The old folk songs were used by Christianity to make people feel they were upon familiar ground. Then from the music and hymns of the Church, the tropes and sequences of the Mass, came popular carols.
Others came from Nativity plays and the half popular, half religious celebrations of the Middle Ages such as the Festival of Fools and the Fete de L'Ane.
These often lost much of their religious character and took on a more secular tone both in words and music. The Festival of Fools sometimes burlesqued religious ritual and the carols derived from it were regarded with suspicion by the Church.

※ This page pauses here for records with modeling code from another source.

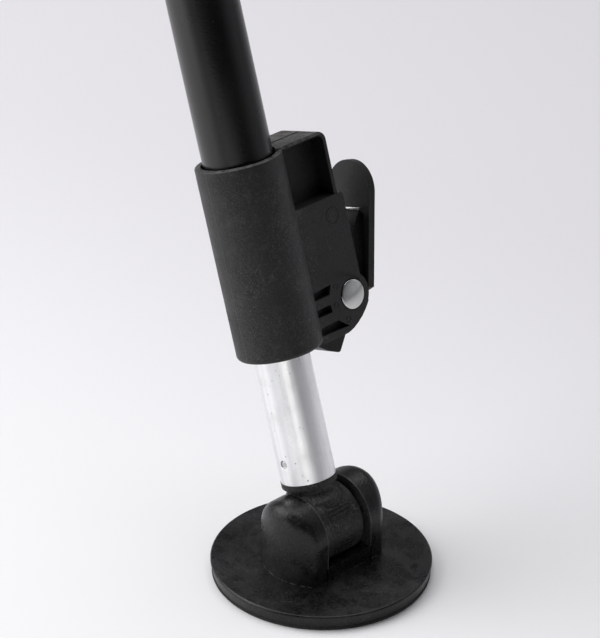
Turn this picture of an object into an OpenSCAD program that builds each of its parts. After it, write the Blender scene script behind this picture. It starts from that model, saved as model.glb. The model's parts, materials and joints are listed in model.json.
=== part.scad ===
// Telescoping door security bar. It stands on its pivoting foot and leans towards the door (+X).
// The origin is the centre of the sole on the floor. Millimetres.
// Bar parts are drawn upright in the bar's own frame: its origin is on the foot's hinge axis and
// +Z runs up the bar. Clamp parts are drawn in the side frame: X is the distance p out from the
// bar's axis towards the lever, Y is the height a along the bar, and Z is across the bar.

/* [Stance] */
// Lean of the bar from vertical, in degrees
lean = 18; // [0:1:40]
// Height of the foot's hinge axis above the floor
hinge_z = 25.75; // [24:0.25:30]
// Sideways offset of the bar from the middle of the foot
hinge_y = 2; // [0:0.1:2]

/* [Tubes] */
// Outside diameter of the outer tube
outer_d = 31.8; // [31:0.1:32]
// Wall of the outer tube
outer_wall = 1.5; // [1:0.1:1.6]
// Height at which the outer tube starts
outer_start = 118; // [116:1:122]
// Height at which the outer tube ends
outer_end = 640; // [560:5:700]
// Outside diameter of the inner tube
inner_d = 25.4; // [25:0.1:25.4]
// Wall of the inner tube
inner_wall = 1.5; // [1:0.1:2]
// Height at which the inner tube starts
inner_start = 22.7; // [22:0.1:24]
// Height at which the inner tube ends
inner_end = 496; // [430:2:510]

/* [Clamp] */
// Diameter of the housing's collar
collar_d = 39.6; // [38:0.2:41]
// Height of the collar's lower edge
collar_low = 83.2; // [82.4:0.2:84]
// Height of the collar's upper edge
collar_top = 173; // [165:1:180]
// Thickness of the block beside the collar
block_w = 25; // [24:0.5:27]
// Distance of the lever's pivot from the bar's axis
pivot_p = 38.6; // [37:0.2:40]
// Height of the lever's pivot
pivot_a = 97.3; // [96:0.1:98]
// Diameter of the lever pin
pin_d = 8; // [6:0.5:9]
// Diameter of the lever pin's head
pin_head_d = 13.6; // [12:0.1:14]

/* [Lever] */
// Tilt of the thumb plate away from the bar, in degrees
plate_tilt = 13; // [10:0.5:16]
// Thickness of the thumb plate
plate_t = 3.5; // [2.5:0.1:4]
// Width of the thumb plate at its round top
plate_top_w = 27.8; // [26:0.2:30]
// Width of the thumb plate at its heel
plate_heel_w = 22; // [20:0.5:24]
// Width of the lever's arm between the ears
arm_w = 14; // [12:0.5:14]

/* [Foot] */
// Diameter of the foot's disc
disc_d = 101.6; // [96:0.2:106]
// Height of the disc's upper face above the floor
disc_top = 7.3; // [6.5:0.1:8]
// Thickness of the rubber sole
sole_t = 1.5; // [1:0.1:2]
// Diameter of the circle that shapes the outside of the cheeks
cheek_d = 56; // [54:1:60]
// Width of the cheeks along the lean
cheek_w = 36.6; // [36:0.2:38]
// Width of the slot between the cheeks
slot_w = 26.6; // [26.4:0.1:28]
// Diameter of the knuckle's barrel
knuckle_d = 34; // [32:0.5:34]
// Width of the knuckle
knuckle_w = 23.4; // [22:0.2:23.6]
// Sideways offset of the knuckle's barrel from the middle of the foot
barrel_y = 1.5; // [0:0.1:1.6]

/* [Yoke] */
// Height of the centre of the knob cradle
cradle_a = 701; // [690:1:720]
// Radius of the rubber-lined cradle
cradle_r = 17; // [14:0.5:20]
// Thickness of the cradle's rubber lining
liner_t = 3; // [2:0.5:4]
// Depth of the yoke along the door knob's axis
yoke_depth = 26; // [20:1:30]

/* [Hidden] */
$fn = 96;

eps = 0.01;
run_gap = 0.05;      // running fit, on the radius
seat_gap = 0.02;     // parts of one body that sit in each other

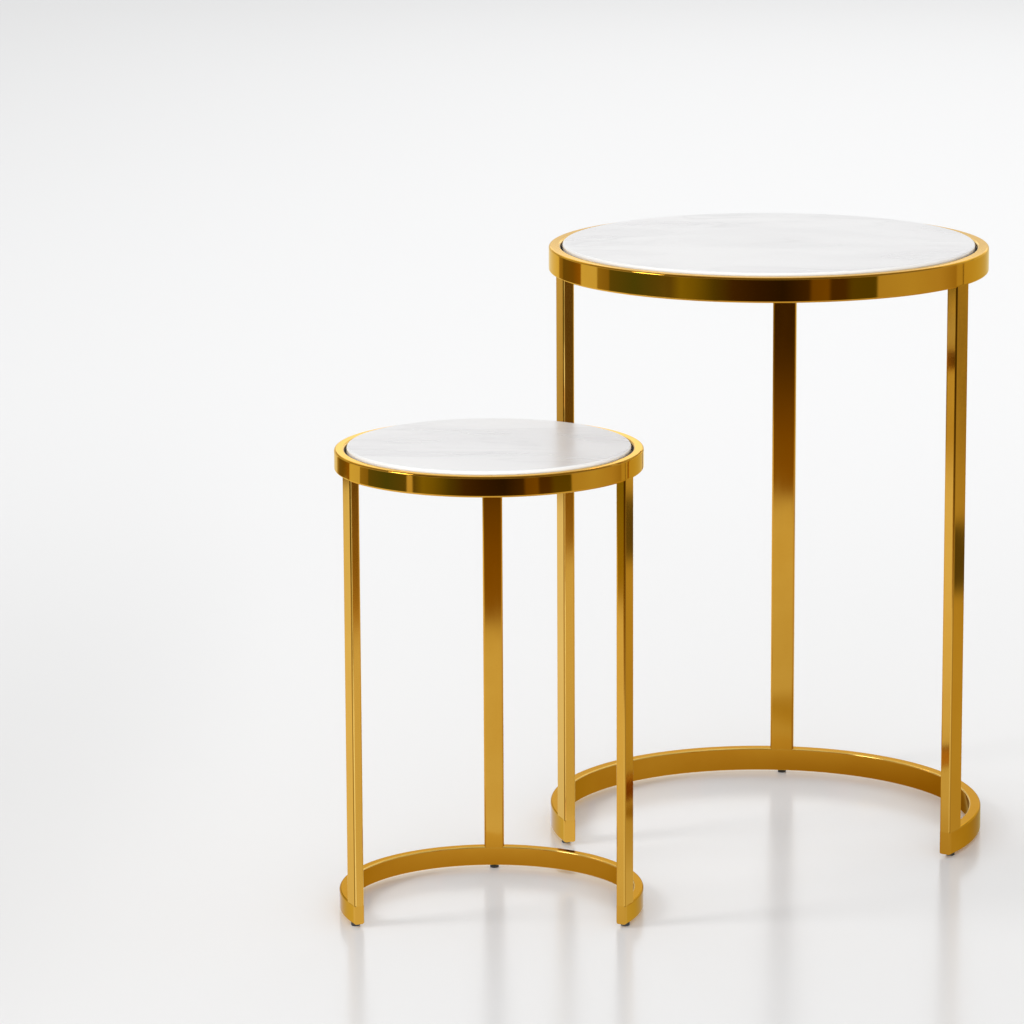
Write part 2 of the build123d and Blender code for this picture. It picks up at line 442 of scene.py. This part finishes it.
class Nodes:
    """Short calls for building a material's node tree."""

    def __init__(self, name):
        self.material = bpy.data.materials.new(name)
        self.material.use_nodes = True
        self.tree = self.material.node_tree
        self.shader = next(n for n in self.tree.nodes if n.type == "BSDF_PRINCIPLED")

    def add(self, kind, **values):
        node = self.tree.nodes.new(kind)
        for key, value in values.items():
            setattr(node, key, value)
        return node

    def link(self, output, target):
        self.tree.links.new(output, target)

    def grain_point(self, along, across):
        """The grain map's coordinates, scaled along and across the tube."""
        source = self.add("ShaderNodeUVMap", uv_map="grain")
        scale = self.add("ShaderNodeMapping")
        scale.inputs["Scale"].default_value = (along, across, 1)
        self.link(source.outputs["UV"], scale.inputs["Vector"])
        return scale.outputs["Vector"]

    def object_point(self):
        return self.add("ShaderNodeTexCoord").outputs["Object"]

    def noise(self, point, scale, detail, roughness=0.5, distortion=0.0):
        node = self.add("ShaderNodeTexNoise")
        node.inputs["Scale"].default_value = scale
        node.inputs["Detail"].default_value = detail
        node.inputs["Roughness"].default_value = roughness
        node.inputs["Distortion"].default_value = distortion
        self.link(point, node.inputs["Vector"])
        return node.outputs["Fac"]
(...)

Latin Christmas hymns, some with the characteristic dancing lilt of the true carol, were sung as early as the fifth century in which Sedulius wrote A Solis Ortus Cardine.
In the twelfth century, there flourished the marvellous lyric gifts of Adam de St Victor who wrote In Matale Salvatoris Splendor Patris.
For two centuries after Cromwell seized power, carols were never heard in church and carol singing came to be regarded as a not quite respectable pastime of the lower classes.
In Henry Bourne's Antiquities, published in 1725, we find the declaration: "It is customary for the common people to sing a Carol."
The gradual return of the Carol as an important part of Christmas celebrations was largely due to two men Bishop Percy and Cecil Sharp.
Carols figured prominently in Bishop Percy's collection of folk songs and music and Cecil Sharp gave them pride of place in his English Folks Song revival.
In the early nineteenth century, it was thought that carols were dying out. In 1825, Home wrote in his Everyday Book: "Carols begin to be spoken of as not belonging to this century . . . These ditties which now enliven the industrious servant maid and the humble labourer gladdened the festivities of royalty in ancient times."
Yet by the middle of the century, some of the loveliest of the ancient carols were being rescued from dusty libraries.
In mid-Victorian times, the old custom of itinerant carol singing was also revived though by the twenties of this century, it had degenerated into a raucous or feeble attempt at profitmaking on the lines of children's 'penny for the guy' scrounging in November.
It was the Churches who did most to return the Carol to a prominent place in our Christmas life.
The broadcasting of the exquisite Service of Nine Lessons and Nine Carols from the chapel of King's College, Cambridge, has stimulated similar services elsewhere.
Year by year, more choirs sing again in our towns and villages with their torches and lanterns often collecting funds for charities.
Some years ago, early one Christmas morning, I stood upon a hillside beneath a starstudded African sky. From a round stone hut, higher up the hill, came the sound of a man singing in English: Joseph and Mary walked Through an orchard good Where was cherries and berries So red as any blood.
In the distance, there glowed the shepherd boys' fires and I thought of those other shepherds beneath the great star in the East.
I could almost hear the beating of the angels' wings above half forgotten Bethlehem. And out of the mists of paganism old and new rang again the eternal praise and promise.